Tentative and Tenacious

The longer I leave it, the more I have to write about, and the harder it is to begin again. I’ll start by trying to pick up where I left off.

‘Lee’ from Universal Music Canada came through with digital downloads. Half of our recorded output is now legally available online. There are still two unreleased albums that Universal owns but seems to be unable or unwilling to offer to the public. Once I muster the appropriate energy, I may bring this up.

‘Lee’ worked hard for us. He was friendly, positive and professional. He was a pleasure to work with and I told him so in an email at Christmas time. I wrote to him again this week, asking about download-related royalties and how they compare to our non-digital penny-rate. I also asked if he could look into our royalties for 2003 - which we have not received. Occasionally, I morph into a jaw-locked, mouth-foaming dog, tenaciously dragging behind a leg I’ve bitten into. It’s embarrassing sometimes.

Both my mothers have been to the hospital and have returned to us healthy. My Mother has moved from her house in Langley to a much smaller place here in White Rock. Her house sold last night. Our families have all weathered a series of emotional, worrisome, physically and mentally taxing, stressful, but ultimately positive sea changes lately. Those seas appear to be calming as the days begin to lengthen and grow warmer.

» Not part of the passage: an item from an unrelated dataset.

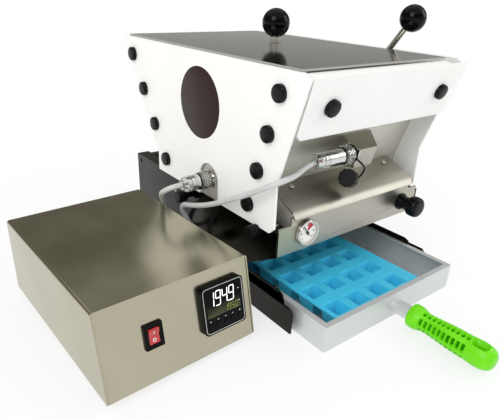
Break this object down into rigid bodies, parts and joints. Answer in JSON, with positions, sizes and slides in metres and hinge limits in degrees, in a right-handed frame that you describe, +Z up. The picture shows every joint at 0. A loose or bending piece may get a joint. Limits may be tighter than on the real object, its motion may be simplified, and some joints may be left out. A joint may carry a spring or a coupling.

Today, Connor and I bought an Apex 460 tube condenser microphone and a ‘Groovetube’ vacuum tube so we could perform the mod that, according to a panel of audio engineers at a prominent Vancouver studio, will make the 460 the rough equivalent of a Neumann U87 - a revered, and much more expensive, mic. Connor’s downstairs now, using it. I can hear him singing.

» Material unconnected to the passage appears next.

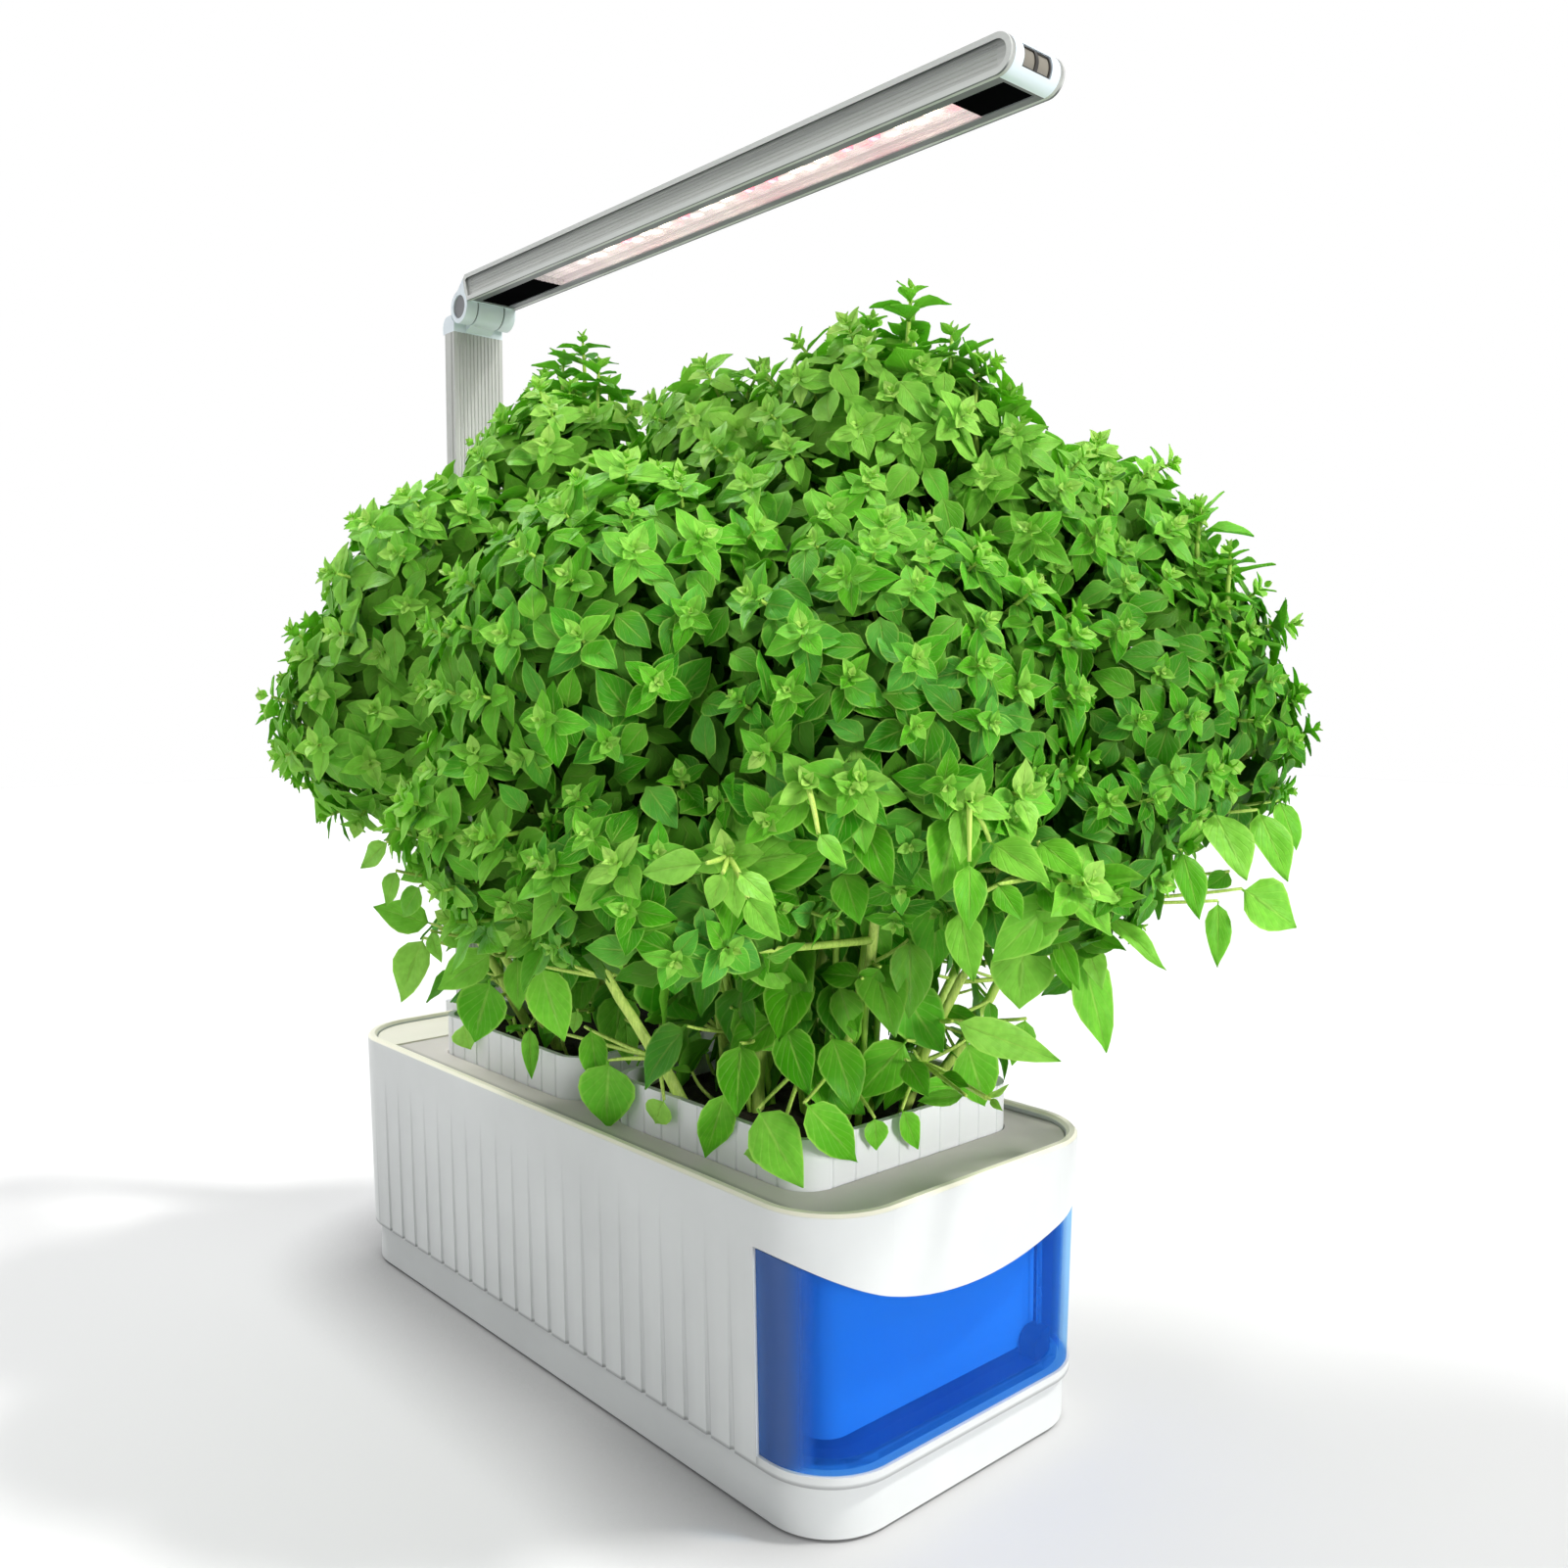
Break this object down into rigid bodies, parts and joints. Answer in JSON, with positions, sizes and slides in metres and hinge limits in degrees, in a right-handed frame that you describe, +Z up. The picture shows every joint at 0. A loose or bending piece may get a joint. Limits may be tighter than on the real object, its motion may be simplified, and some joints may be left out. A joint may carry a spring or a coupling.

Connor McGuire @ The Wired Monk

Connor’s band, Anger and After, started to break up when their twenty-one year old drummer began devoting more time and attention to a twenty-something band with connections to a local recording studio. Just at the point where A&A had gig offers, he became double-booked - and chose the more mature band over his two seventeen-year-old Anger and After band mates.

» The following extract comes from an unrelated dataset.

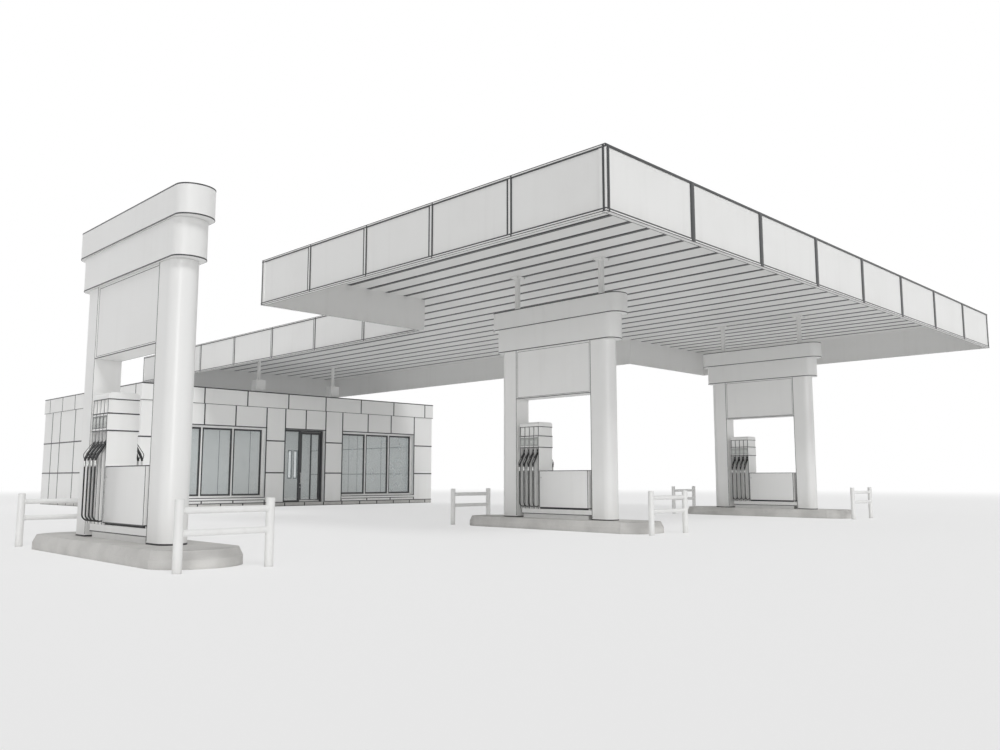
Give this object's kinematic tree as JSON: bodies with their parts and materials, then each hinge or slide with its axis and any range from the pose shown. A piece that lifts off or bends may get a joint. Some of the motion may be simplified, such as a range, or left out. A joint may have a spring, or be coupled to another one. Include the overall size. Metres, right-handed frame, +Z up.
{
  "type": "filling station canopy",
  "caption": "Flat T-shaped forecourt canopy on portal pylons over pump islands, its wing carried by a glazed flat-roofed shop with a hinged door.",
  "frame": {"origin": "ground level, at the middle of the whole station's plan", "axes": "+Z up; +X along the main roof's long edge; +Y from the islands towards the shop's back wall"},
  "size_m": [25.684, 35.24, 6.43],
  "materials": {
    "fascia_panel": "satin",
    "roof_deck": "matte",
    "soffit": "satin",
    "post": "satin",
    "pylon_cladding": "satin",
    "sign_face": "gloss",
    "island_concrete": "matte",
    "rail_paint": "satin",
    "dispenser_paint": "satin",
    "nozzle_plastic": "matte",
    "hose_rubber": "matte",
    "floor_concrete": "matte",
    "wall_panel": "satin",
    "roof_membrane": "matte",
    "roof_edge": "satin",
    "frame_light": "satin",
    "frame_metal": "satin",
    "glass": "clear"
  },
  "bodies": {
    "station": {"fascia_right": "fascia_panel", "fascia_front": "fascia_panel", "fascia_back": "fascia_panel", "fascia_returns": "fascia_panel", "wing_fascia_sides": "fascia_panel", "wing_fascia_end": "fascia_panel", "main_deck": "roof_deck", "wing_deck": "roof_deck", "side_soffits": "soffit", "centre_soffit": "soffit", "canopy_posts": "post", "roof_posts": "post", "pylon_left": "pylon_cladding", "pylon_middle": "pylon_cladding", "pylon_right": "pylon_cladding", "pylon_caps": "pylon_cladding", "sign_boxes": "sign_face", "island_left": "island_concrete", "island_middle": "island_concrete", "island_right": "island_concrete", "guard_rails": "rail_paint", "cabinets": "dispenser_paint", "hose_column_left": "dispenser_paint", "hose_column_middle": "dispenser_paint", "hose_column_right": "dispenser_paint", "nozzles": "nozzle_plastic", "hoses_left": "hose_rubber", "hoses_middle": "hose_rubber", "hoses_right": "hose_rubber", "shop_floor": "floor_concrete", "front_wall_left": "wall_panel", "front_wall_right": "wall_panel", "front_wall_head": "wall_panel", "shop_side_walls": "wall_panel", "shop_back_wall": "wall_panel", "shop_roof": "roof_membrane", "roof_edge_long": "roof_edge", "roof_edge_short": "roof_edge", "window_frames": "frame_light", "window_sashes": "frame_metal", "entrance_frame": "frame_metal", "window_glass": "glass", "entrance_glass": "glass"},
    "door": {"door_leaf": "frame_metal", "door_glass": "glass"}
  },
  "joints": [
    {"name": "door_hinge", "type": "hinge", "parent": "station", "child": "door", "pos_m": [4.068, 7.169, 1.68], "axis": [0, 0, -1], "range_deg": [0, 90]}
  ]
}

Disheartened, Connor and Simon struggled through auditions. One young drummer brought his girlfriend and asked for a mid-audition break so he could smoke some pot. Another played, unaccompanied, the complete and extremely complex drum part from a Dillinger Escape Plan song.

With a new drummer failing to materialize, Simon became less and less committed to the idea of the band. He explained that his musical tastes were shifting toward more artistic and experimental music. One night he called Connor to say that he would be unable to attend the drummer audition planned for that evening because he was going to a concert by one of those artistic and experimental bands. Although the two of them had been best friends since grade six, their musical partnership ended that night.

Two years later, last Friday night, at a coffee shop in Crescent Beach, a standing-room-only crowd listened intently as Connor, acoustic guitar balanced on his lap, described one of the first songs he had ever written.

“I’ve revamped the chords a bit, but the words still suck.” he said, grinning.

Then he called his friend Simon to the stage to sing the song with him.

From the moment he said; “Hi, I’m Connor McGuire, I write my own songs”, he had the young, and usually fidgety, audience in complete pin-drop-quiet control. He played for an hour - just him and his guitar - interspersing his amazing songs with charming and engaging banter. The crowd cheered, whooped, whistled and hollered after every tune. He completely owned.

Just two years after the collapse of his first rock band, Connor has returned to the stage with a completely new, and improved, version of himself. He’s written a collection of heartbreakingly powerful songs - each new one better than the last. He’s taught himself finger picking and has profited from the classical guitar lessons he took. His singing has become natural and unaffected and his vocal phrasing amazes me.

Connor’s show at the Wired Monk on Friday was a watershed in his music career. He’s proven to himself that he can do this by himself. What he did on Friday can be replicated successfully on any stage anywhere.